Crossing the color line is what opens the world for us, lets us find the truth that will only set us free–from the bondage and baggage of white supremacy–and creates a network of creative, caring, and bonding relationships that will become the foundation and fabric for the common good; and take us toward the vision of what our nation’s civil rights leaders have called: the beloved community.
And people of faith have a role here to play. If we as people of faith can help a divided and polarized nation to cross that color line to democracy, we will be called the peacemakers, whom Jesus calls the children of God.
As I said earlier, my six year old self knew the importance of salvation, but didn’t fully understand what that meant. But I have learned since – and crossing the color line has helped teach me – That salvation is always personal, but never private. My friends, We are now being called to both a courageous personal faith that will lead the brave public discipleship that we will need in the days ahead.
Dr. King told us: "We shall learn to live together as brothers and sisters or we shall perish as fools."
This speaks of the need for white men to accept as equals both women and people of color.
Neither Jew or Greek, slave or free, male or female, black or white, straight or gay -- We are all one! We are as I heard recently "All fingers of the same hand."

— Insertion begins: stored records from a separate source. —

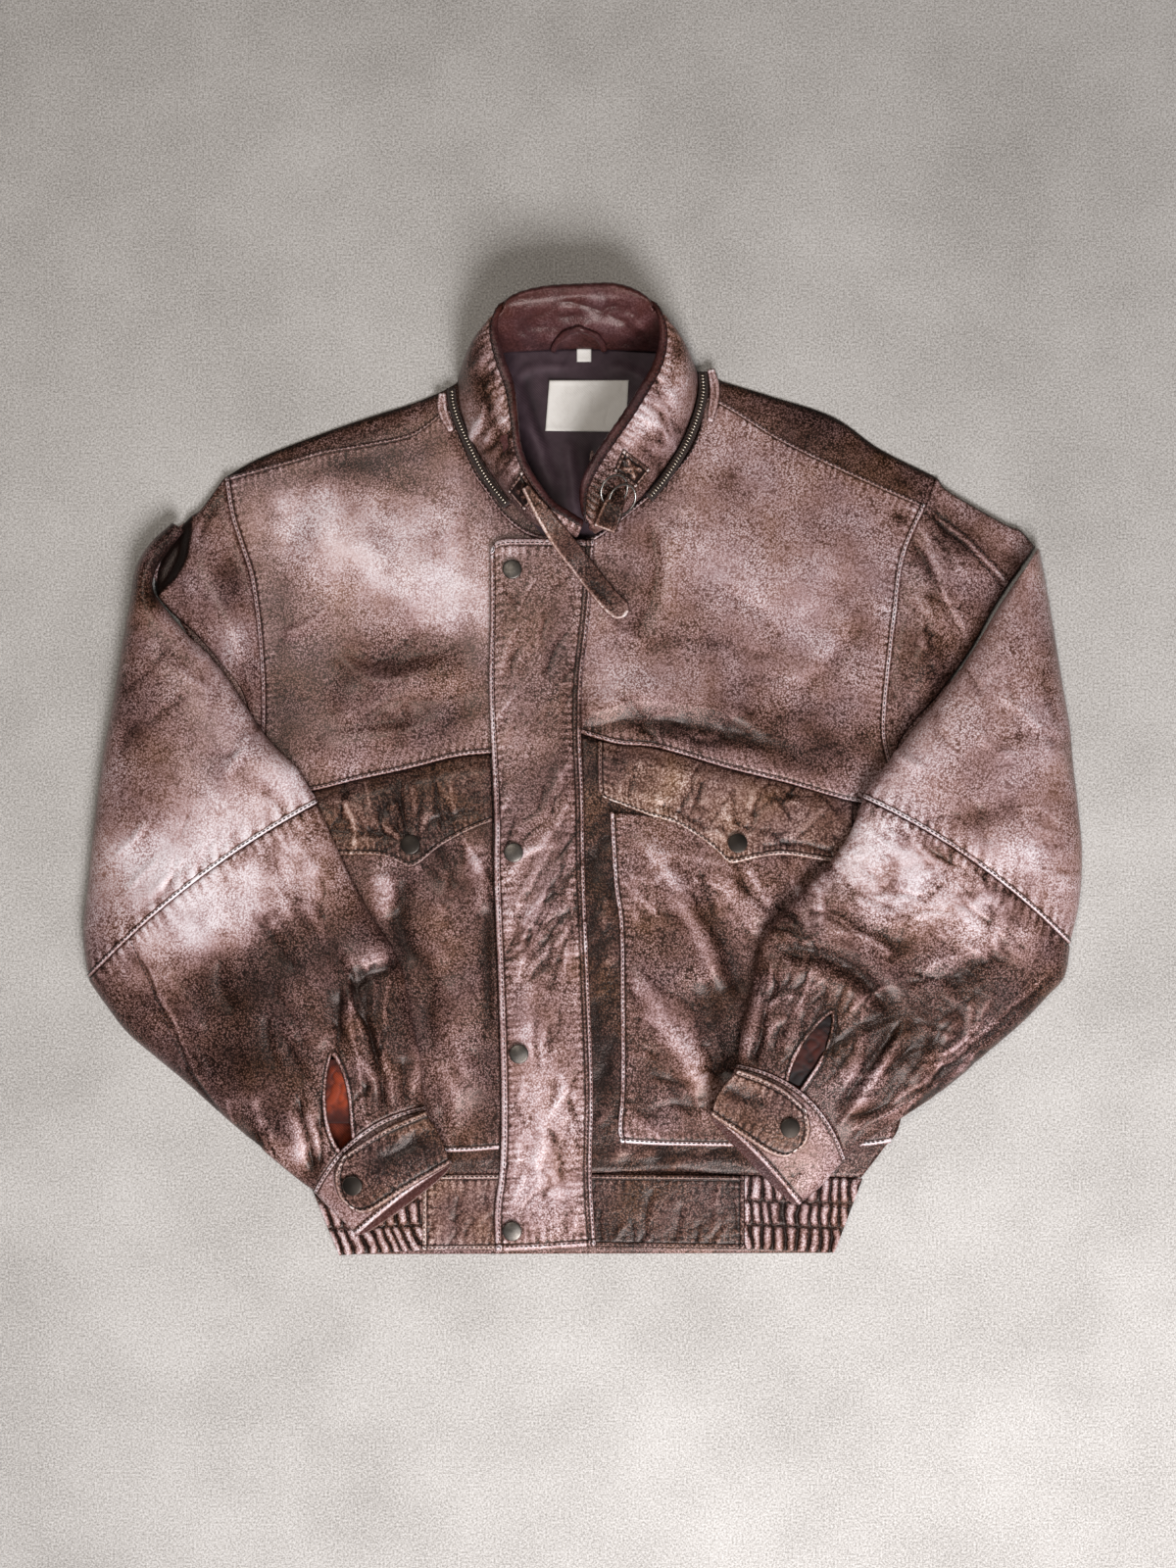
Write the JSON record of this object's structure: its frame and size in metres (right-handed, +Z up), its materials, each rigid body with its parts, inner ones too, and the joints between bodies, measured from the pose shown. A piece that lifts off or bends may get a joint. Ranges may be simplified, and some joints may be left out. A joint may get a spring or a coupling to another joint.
{
  "type": "leather blouson jacket, laid flat",
  "caption": "Worn brown leather blouson laid flat, sleeves folded over the front, with standing collar, snap placket, flap pockets and elastic waist.",
  "frame": {"origin": "middle of the jacket's box, on the surface it lies on", "axes": "+Y from the hem to the collar, +X to the wearer's left, +Z up off the surface"},
  "size_m": [0.7478, 0.7198, 0.0526],
  "materials": {
    "leather_brown": "worn, pebbled grain with rubbed highlights",
    "leather_dark": "worn, dark, light along rolled edges",
    "leather_burgundy": "smooth",
    "satin_dark": "dark satin lining",
    "satin_rust": "rust satin lining",
    "satin_white": "white satin, bare",
    "zip_tape": "woven tape",
    "zip_teeth": "aged brass",
    "thread": "dark sewing thread",
    "snap_metal": "antique nickel, domed",
    "ring_steel": "dull steel wire"
  },
  "bodies": {
    "root": {"back": "leather_brown", "front_upper_right": "leather_brown", "front_upper_left": "leather_brown", "front_lower_right": "leather_brown", "front_lower_left": "leather_brown", "pocket_right": "leather_brown", "pocket_left": "leather_brown", "flap_right": "leather_dark", "flap_left": "leather_dark", "placket": "leather_brown", "waistband_back": "leather_brown", "waistband_right": "leather_dark", "waistband_left": "leather_dark", "waist_elastic_right": "leather_dark", "waist_elastic_left": "leather_dark", "sleeve_head_right": "leather_brown", "sleeve_head_left": "leather_brown", "sleeve_back_right": "leather_brown", "sleeve_back_left": "leather_brown", "sleeve_upper_right": "leather_brown", "sleeve_upper_left": "leather_brown", "sleeve_lower_right": "leather_brown", "sleeve_lower_left": "leather_brown", "sleeve_lining_right": "satin_rust", "sleeve_lining_left": "satin_rust", "cuff_right": "leather_brown", "cuff_left": "leather_brown", "cuff_tab_right": "leather_dark", "cuff_tab_left": "leather_dark", "collar_outer": "leather_brown", "collar_facing": "leather_burgundy", "lining": "satin_dark", "label": "satin_white", "size_tag": "satin_white", "hanger_loop": "leather_burgundy", "neck_zip_right": "zip_tape", "neck_zip_left": "zip_tape", "zip_end_tab_right": "leather_brown", "zip_end_tab_left": "leather_brown", "collar_diamond": "leather_dark", "strap_anchor": "leather_dark", "ring_1": "ring_steel", "ring_2": "ring_steel", "strap_loop": "leather_dark", "throat_strap": "leather_dark", "snap_placket_1": "snap_metal", "snap_placket_2": "snap_metal", "snap_placket_3": "snap_metal", "snap_placket_4": "snap_metal", "snap_flap_right": "snap_metal", "snap_flap_left": "snap_metal", "snap_cuff_right": "snap_metal", "snap_cuff_left": "snap_metal"}
  },
  "joints": []
}
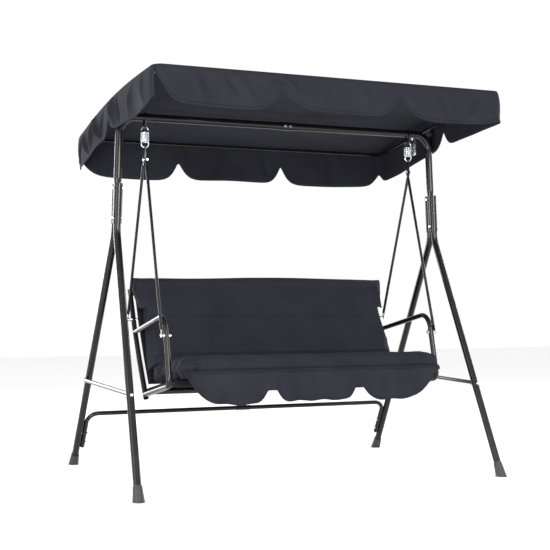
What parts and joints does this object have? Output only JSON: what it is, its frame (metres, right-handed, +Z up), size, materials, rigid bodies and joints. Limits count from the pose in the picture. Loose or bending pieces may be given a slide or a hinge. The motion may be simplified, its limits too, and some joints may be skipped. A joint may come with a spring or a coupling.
{
  "type": "canopy swing bench",
  "caption": "Free-standing garden swing bench: a cushioned seat hung on springs and rods from a tubular steel frame, under a tilting scalloped fabric canopy",
  "frame": {"origin": "on the floor, at the middle of the bounding box", "axes": "+Z up, the seat faces -Y, +X to the right as seen from the front"},
  "size_m": [1.5464, 1.2249, 1.5395],
  "materials": {
    "frame_paint": "gloss black powder coat",
    "bright_zinc": "bright zinc plating",
    "cap_plastic": "moulded satin",
    "knob_plastic": "moulded satin",
    "canopy_fabric": "woven polyester, matt",
    "cushion_fabric": "woven polyester, matt",
    "sling_fabric": "open mesh sling, matt"
  },
  "bodies": {
    "frame": {"left_front_leg": "frame_paint", "left_rear_leg": "frame_paint", "left_front_foot_cap": "cap_plastic", "left_rear_foot_cap": "cap_plastic", "left_leg_socket": "frame_paint", "left_post_and_crossbar": "frame_paint", "left_lower_crossbar": "frame_paint", "left_side_stretcher": "frame_paint", "left_hanger_strap": "frame_paint", "left_tilt_plate": "frame_paint", "right_front_leg": "frame_paint", "right_rear_leg": "frame_paint", "right_front_foot_cap": "cap_plastic", "right_rear_foot_cap": "cap_plastic", "right_leg_socket": "frame_paint", "right_post_and_crossbar": "frame_paint", "right_lower_crossbar": "frame_paint", "right_side_stretcher": "frame_paint", "right_hanger_strap": "frame_paint", "right_tilt_plate": "frame_paint", "socket_bolts": "bright_zinc", "crossbar_joint_bolts": "bright_zinc", "lower_crossbar_sleeve": "frame_paint", "lower_crossbar_bolts": "bright_zinc", "stretcher_saddles": "frame_paint", "stretcher_bolts": "bright_zinc", "right_safety_link": "bright_zinc", "tilt_bolts": "bright_zinc"},
    "left_hanger": {"left_spring": "bright_zinc"},
    "right_hanger": {"right_spring": "bright_zinc"},
    "seat": {"left_hanger_link": "frame_paint", "left_front_rod": "frame_paint", "left_rear_rod": "frame_paint", "left_seat_rail": "frame_paint", "left_back_upright": "frame_paint", "left_armrest": "frame_paint", "right_hanger_link": "frame_paint", "right_front_rod": "frame_paint", "right_rear_rod": "frame_paint", "right_seat_rail": "frame_paint", "right_back_upright": "frame_paint", "right_armrest": "frame_paint", "hanger_bolts": "bright_zinc", "rod_bolts": "bright_zinc", "rod_spacers": "bright_zinc", "seat_front_tube": "frame_paint", "seat_rear_tube": "frame_paint", "back_top_tube": "frame_paint", "seat_sling": "sling_fabric", "back_sling": "sling_fabric", "seat_cushion": "cushion_fabric", "back_cushion": "cushion_fabric", "seat_front_flap": "cushion_fabric"},
    "canopy": {"canopy_cover": "canopy_fabric", "left_canopy_arm": "frame_paint", "right_canopy_arm": "frame_paint", "canopy_pivot_tabs": "frame_paint", "canopy_end_tubes": "frame_paint"},
    "left_knob": {"left_tilt_knob": "knob_plastic"},
    "right_knob": {"right_tilt_knob": "knob_plastic"}
  },
  "joints": [
    {"name": "left_hanger_swing", "type": "hinge", "parent": "frame", "child": "left_hanger", "pos_m": [-0.597, -0.051, 1.412], "axis": [1, 0, 0], "range_deg": [-15, 15]},
    {"name": "right_hanger_swing", "type": "hinge", "parent": "frame", "child": "right_hanger", "pos_m": [0.597, -0.051, 1.412], "axis": [1, 0, 0], "range_deg": [-15, 15]},
    {"name": "seat_swing", "type": "hinge", "parent": "left_hanger", "child": "seat", "pos_m": [-0.597, -0.051, 1.3285], "axis": [1, 0, 0], "range_deg": [-15, 15]},
    {"name": "canopy_tilt", "type": "hinge", "parent": "frame", "child": "canopy", "pos_m": [0, -0.051, 1.457], "axis": [1, 0, 0], "range_deg": [-15, 15]},
    {"name": "left_knob_turn", "type": "hinge", "parent": "frame", "child": "left_knob", "pos_m": [-0.703, -0.051, 1.457], "axis": [-1, 0, 0], "continuous": true},
    {"name": "right_knob_turn", "type": "hinge", "parent": "frame", "child": "right_knob", "pos_m": [0.703, -0.051, 1.457], "axis": [1, 0, 0], "continuous": true}
  ],
  "couplings": [
    {"joint": "right_hanger_swing", "follows": "left_hanger_swing", "ratio": 1}
  ]
}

I have read your comments, article and followed your ministry for many years. In this article you state you wanted to understand Black Detroit so you went there to listen and to understand You also talked about peacemaking, so I ask you Mr. Wallis, have you sought out people that think differently than you to listen to them, to understand where they are coming from? If so please tell us about it. In this divided world, have you truly been a peacemaker? Your words cause me to ask that question. At such a time as this, I truly believe God, through our faith leaders, can help close the divide by listening, by developing relationships, by breaking bread together as Jesus did. We can do all things through God. It requires us to be more like Jesus and walk with the sinners rather than to condemn them. Thank you.